Show that sometimes the acceleration is exactly 120mi/h^2

[karush]

At \(\displaystyle 2:00\text{ pm}\) a car’s speedometer reads \(\displaystyle 30\text { mph}\).
At \(\displaystyle 2:10\) it reads \(\displaystyle 50 \text { mph}\).
Show that at some time between \(\displaystyle 2:00\) and \(\displaystyle 2:10\)
the acceleration is exactly \(\displaystyle 120\text{ mi} / h^2\)

This is in section of the Mean Value Theorem so since
$$
f'(c)=\frac{f(b)-f(a)}{b-a}
\Rightarrow
\frac{50-30}{10-0}
$$

I don't see that $120 mi/ h^2$ is going to fit into this also why is there $h^2$

 

[Evgeny.Makarov]

20 mph in 10 minutes is exactly 120 mph in an hour.

The letter "h" should be in an upright font, just like "mi" and "mph" because it is not the name of a variable that has a numerical value (like $x$), but a contraction for "hour".

 

[karush]

if you look at "h" in the text commands it shows an upright "h"
the slash may of changed it
I was wondering tho why there is an $h^2$

the latex seem to want to change the h to italics

 

[Evgeny.Makarov]

I was wondering tho why there is an $h^2$

As opposed to what: h, s (for seconds), s² or something else?

the latex seem to want to change the h to italics

LaTeX makes characters in math mode italic. To make them upright, use \text{} or \mathrm{}. Of course, this distinction between upright/italic is not really important.

 

[karush]

As opposed to what: h, s (for seconds), s² or something else?

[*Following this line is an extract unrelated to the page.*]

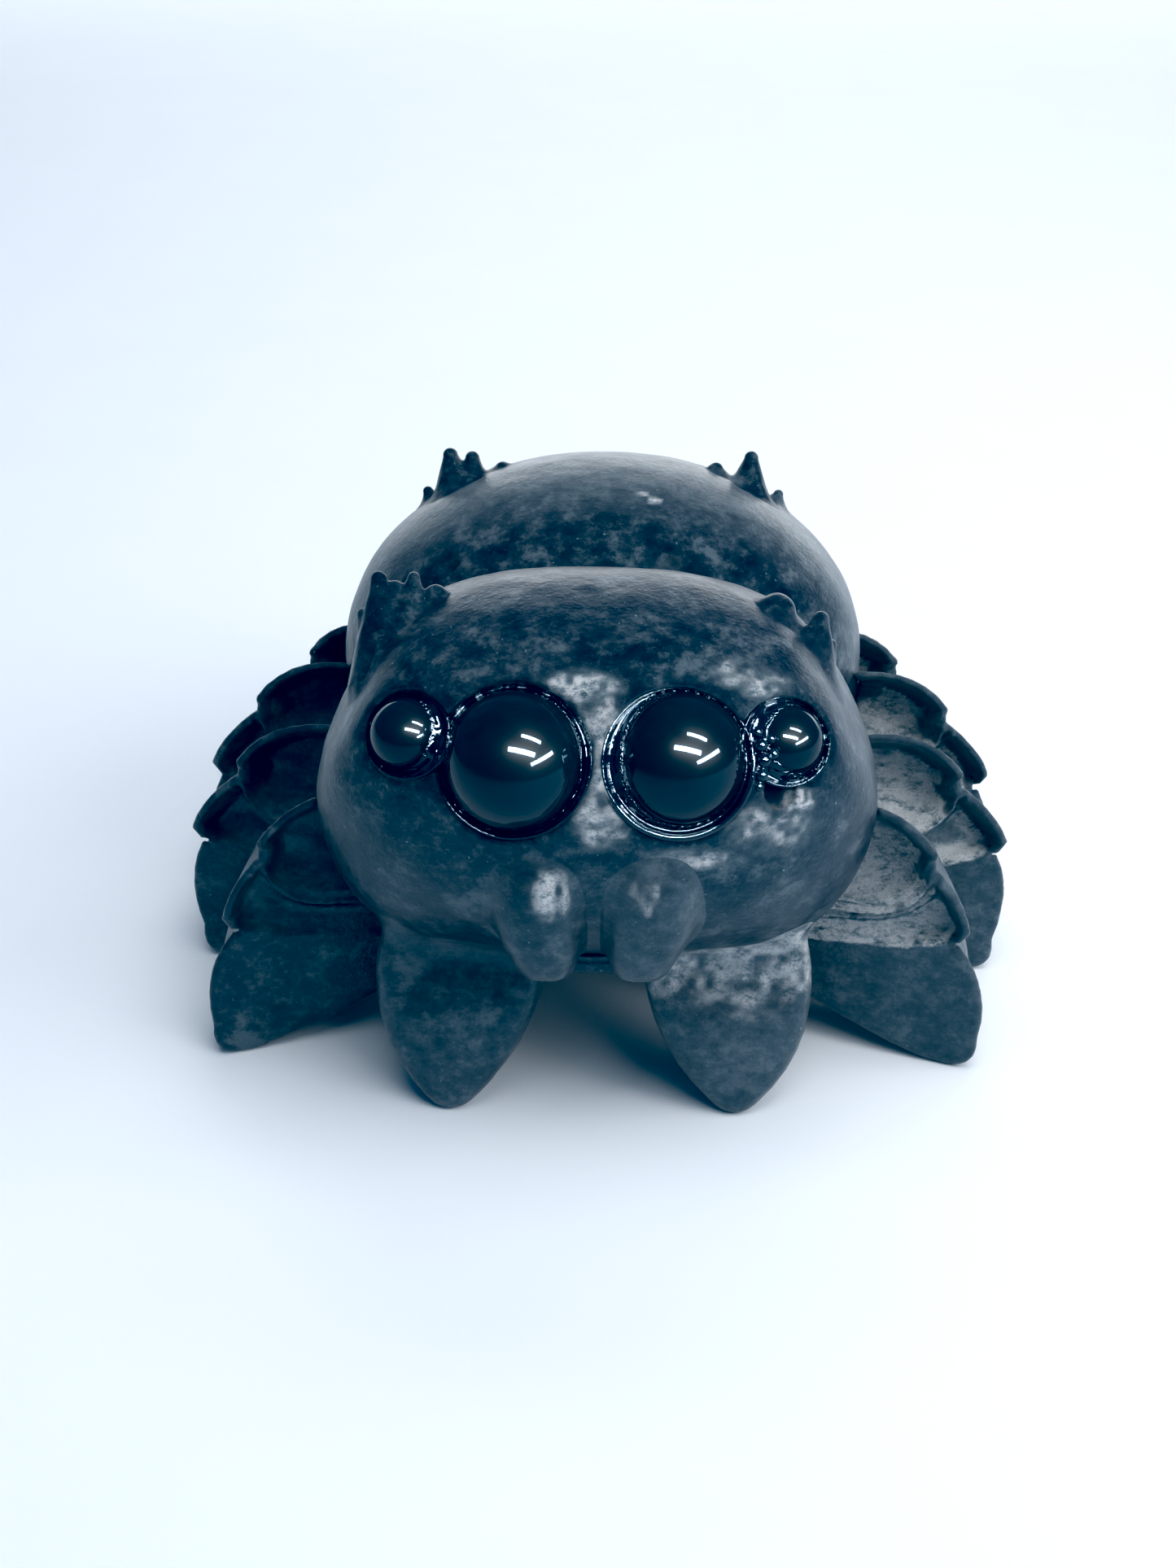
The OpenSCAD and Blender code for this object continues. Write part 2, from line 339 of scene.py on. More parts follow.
def stained(tree, where, streaks, grains):
    """Dark stain with cloudy handling marks, worn streaks and pale specks that are painted glints."""
    clouds = noise_node(tree, where, 2.8, 8.0, 0.74, (1.0, 1.0, 1.2))
    stain = ramp(
        tree,
        clouds,
        [
            (0.36, (0.001, 0.003, 0.009)),
            (0.48, (0.009, 0.013, 0.023)),
            (0.55, (0.022, 0.028, 0.039)),
            (0.63, (0.072, 0.088, 0.104)),
        ],
    )
    worn = ramp(tree, streaks, [(0.52, BLACK), (0.70, (0.7, 0.7, 0.7))])
    colour = mix(tree, worn, stain, (0.085, 0.102, 0.118, 1.0))
    # Pale specks on the grain: painted glints, fine points of light.
    painted_glints = ramp(tree, grains, [(0.72, BLACK), (0.80, (0.8, 0.8, 0.8))])
    return mix(tree, painted_glints, colour, (0.21, 0.27, 0.31, 1.0))


def wood_material():
    """Dark stained hardwood that pales, then tears into flakes, as its share of raw wood and painted
    light grows. The flakes' near-white colour is painted glints."""
    material, tree, out = shader("carved_wood")
    where = node(tree, "ShaderNodeTexCoord").outputs["Object"]
    raw_and_lit = node(tree, "ShaderNodeAttribute", attribute_name="raw_wood_and_painted_light").outputs["Fac"]
    streaks = noise_node(tree, where, 1.1, 7.0, 0.78, (0.85, 1.0, 1.15))
    grains = noise_node(tree, where, 0.30, 2.0, 0.5)
    colour = stained(tree, where, streaks, grains)
    paled = ramp(tree, raw_and_lit, [(0.0, BLACK), (0.15, (0.6, 0.6, 0.6))])
    paled = faded(tree, paled, 0.4, ramp(tree, streaks, [(0.38, BLACK), (0.60, WHITE)]))
    colour = mix(tree, paled, colour, (0.110, 0.130, 0.145, 1.0))

    # Near-white flakes: painted glints where the raw wood catches the light.
    flakes = noise_node(tree, where, 0.85, 8.0, 0.80, (0.65, 1.0, 1.25), 0.2)
    flake_glint_stops = [(0.36, (0.05, 0.075, 0.10)), (0.44, (0.40, 0.46, 0.50)), (0.52, (0.97, 0.98, 0.99))]
    gaps = noise_node(tree, where, 0.5, 8.0, 0.85)
    torn_and_glinting = ramp(tree, raw_and_lit, [(0.15, BLACK), (0.75, WHITE)])
    torn_and_glinting = faded(tree, torn_and_glinting, 0.4, ramp(tree, gaps, [(0.42, BLACK), (0.50, WHITE)]))
    colour = mix(tree, torn_and_glinting, colour, ramp(tree, flakes, flake_glint_stops))
    tree.links.new(colour, out.inputs["Base Color"])
    gloss = ramp(tree, streaks, [(0.35, (0.30, 0.30, 0.30)), (0.70, (0.46, 0.46, 0.46))])
    tree.links.new(gloss, out.inputs["Roughness"])

    pores = noise_node(tree, where, 0.7, 4.0, 0.65)
    relief = bump(tree, pores, 0.10, 0.5)
    relief = bump(tree, grains, 0.05, 0.6, relief)
    relief = bump(tree, flakes, 1.0, torn_and_glinting, relief)
    tree.links.new(relief, out.inputs["Normal"])
    out.inputs["Specular IOR Level"].default_value = 0.5
    out.inputs["Specular Tint"].default_value = (0.30, 0.60, 0.80, 1.0)
    out.inputs["Coat Weight"].default_value = 0.12
    out.inputs["Coat Roughness"].default_value = 0.30
    out.inputs["Coat IOR"].default_value = 1.2
    return material


def bead_material():
    """Black glass bead with a crisp blue-black polish under a soft haze."""
    material, tree, out = shader("bead")
    where = node(tree, "ShaderNodeTexCoord").outputs["Object"]
    haze = noise_node(tree, where, 4.0, 2.0)
    colour = ramp(tree, haze, [(0.3, (0.0, 0.004, 0.008)), (0.7, (0.0, 0.009, 0.015))])
    tree.links.new(colour, out.inputs["Base Color"])
    out.inputs["Roughness"].default_value = 0.045
    out.inputs["Specular IOR Level"].default_value = 0.28
    out.inputs["Specular Tint"].default_value = (0.40, 0.65, 1.0, 1.0)
    out.inputs["Coat Weight"].default_value = 0.06
    out.inputs["Coat Roughness"].default_value = 0.34
    return material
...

LaTeX makes characters in math mode italic. To make them upright, use \text{} or \mathrm{}. Of course, this distinction between upright/italic is not really important.

ok h^2 in latex is $h^2$

\text {h}^2 in latex $\text {h}^2$

I can see that we get

$$\frac{120 \text{ mi}}{\text{h}}$$

but what is

$$\frac{120 \text{ mi}}{\text{h}^2}$$

 

[Evgeny.Makarov]

If you changed your location, you would have a change of 120 miles over the course of 1 hour: 120 mi/h, or 120 mph. As it is, you are hanging speed, which itself is measured in mph. Thus, you changed 120 mph in 1 hour, or $\dfrac{120\,\mathrm{mi/h}}{\mathrm{h}}$, or $\dfrac{120\,\mathrm{mi}} {\mathrm{h}^2}$.

All acceleration is measured in distance per time squared, whether it's m/s² or mi/h².

 

[karush]

ok, that makes sense...

they didn't have any examples of this type of exercise.